In C, a structure needn't be initialized to be used. That's not part of the language spec.

In C++, non-POD classes need initialization, which is part of the language spec.

In this case, a pointer within the structure needs to be initialized to NULL.

No. This is up to the programmer. It makes sense, ordinarily, but that is not a requirement.

In C++, this is done via "constructor" code for the struct or class

Even in C++ it is perfectly fine not to initialize members which are POD.

You can easily make it work by casting a pointer. There is no such thing as a "correct space for string", there are 16 bytes of memory.

I should have tried this earlier; I didn't have the confidence because I wouldn't be happy that what I did was a correct method to test anything! I decided to assign the address returned from malloc() to a char * pointer and then assign the address from the char * pointer to the struct pointer and then proceed from there, accessing the structure's pointer. I think this is a correct test.

No operation needs to be done when the program is running for this "partitioning".
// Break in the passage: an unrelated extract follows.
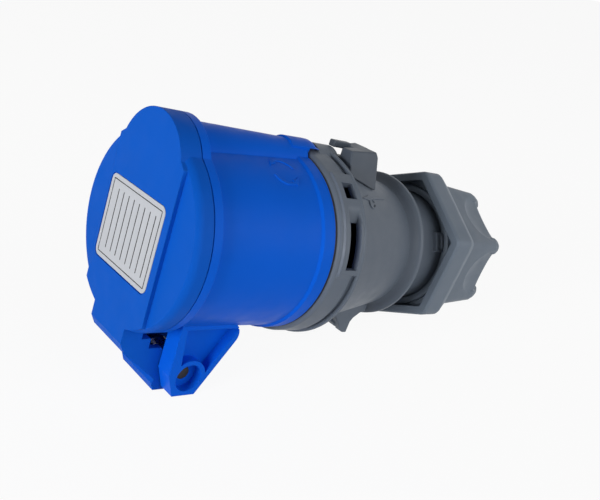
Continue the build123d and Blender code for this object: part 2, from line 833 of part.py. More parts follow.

That is correct, and that is known to the compiler when the program is compiled. A structure is a contiguous block of memory starting at some address x. The compiler knows that field a is at a fixed offset from the beginning of the structure, and it knows that field b is at another fixed offset from the beginning of the structure. So your expression "x->a" is compiled to something like "take address from variable x and add offset_a bytes to it; this is the address where the field is". Likewise, "x->b" is compiled to "take address from x and add offset_b bytes to it; this is the address where the field is". offset_a and offset_b are compile-time constants (you could even obtain them with some creative use of C).

The point of that is NOTHING needs to be done to the memory allocated by malloc() to use it as a structure.

This is markedly different in C++. In C++, something MAY need to be done; this is why malloc() is deprecated in C++ and operator new should be used whenever possible.

Thanks voko, I appreciate Borek's response - it certainly helped - but yours is what made it "click"! Many thanks!